Some clients may begin to baulk at the costs, particularly in a world of higher interest rates, and if investment performance falters. But there are still reasons to believe banks’ talent problems will persist.

For one, there’s a limit to how much external capital can be yanked from firms like Point72, where a large percentage of AUM comes from the founder and senior staff. There’s also the fact that top firms like Citadel and Millennium Management have been closed to new money and increased their proportion of locked-in long-term client funds, which should allow them to grow AUM if required. Then there’s the prospect of new fund launches sucking away more talent, such as former Millennium co-CIO Bobby Jain’s Jain Capital. Finally, bank budgets will remain tight amid growing regulatory costs.

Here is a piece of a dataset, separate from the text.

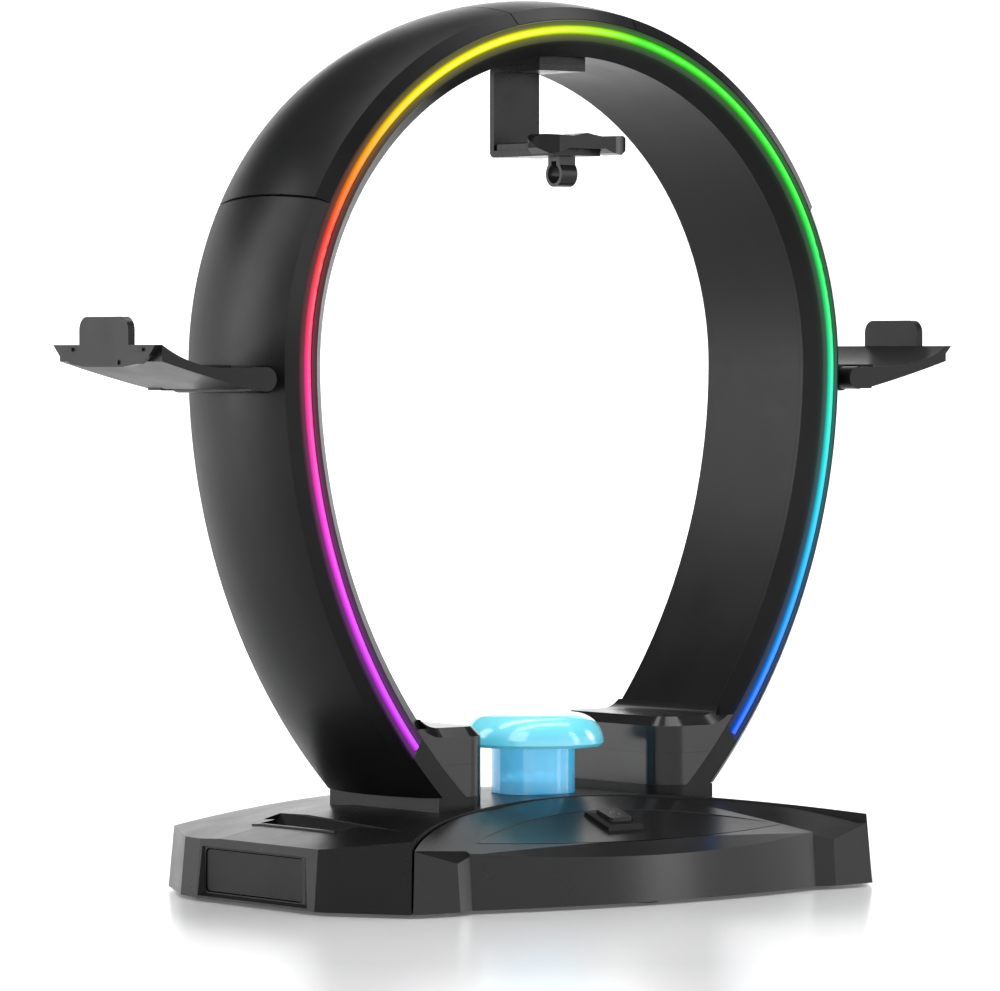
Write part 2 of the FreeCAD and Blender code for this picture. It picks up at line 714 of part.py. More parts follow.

Former bank executives are now well ensconced within the higher echelons of many of these firms. Goldman’s former co-head of securities Pablo Salame is co-chief investment officer at Citadel, while Paul Russo, another Goldman veteran, is co-CIO at Millennium. It may suit some banks to maintain a close relationship with these powerful clients. But it also shows their staff the career opportunities on the other side of the fence – especially given the tendency for ex-bankers to go back to their old firms to hire people they know are good.

Bank executives need to outline a compelling narrative for their best traders to stay put – and fast. PM churn is often high at the large hedge funds due to their sink-or-swim mentality. Nowhere is this more prevalent than at multi-manager firms, where a 10% drawdown can lead to the whole team getting fired.

Sitting in the middle of client flows confers considerable advantages to bank traders when it comes to turning a profit. Working on a bank trading desk may have become more boring in a world of tougher regulations – and worse paid. But it probably offers better job security than the even more cut-throat world of hedge funds.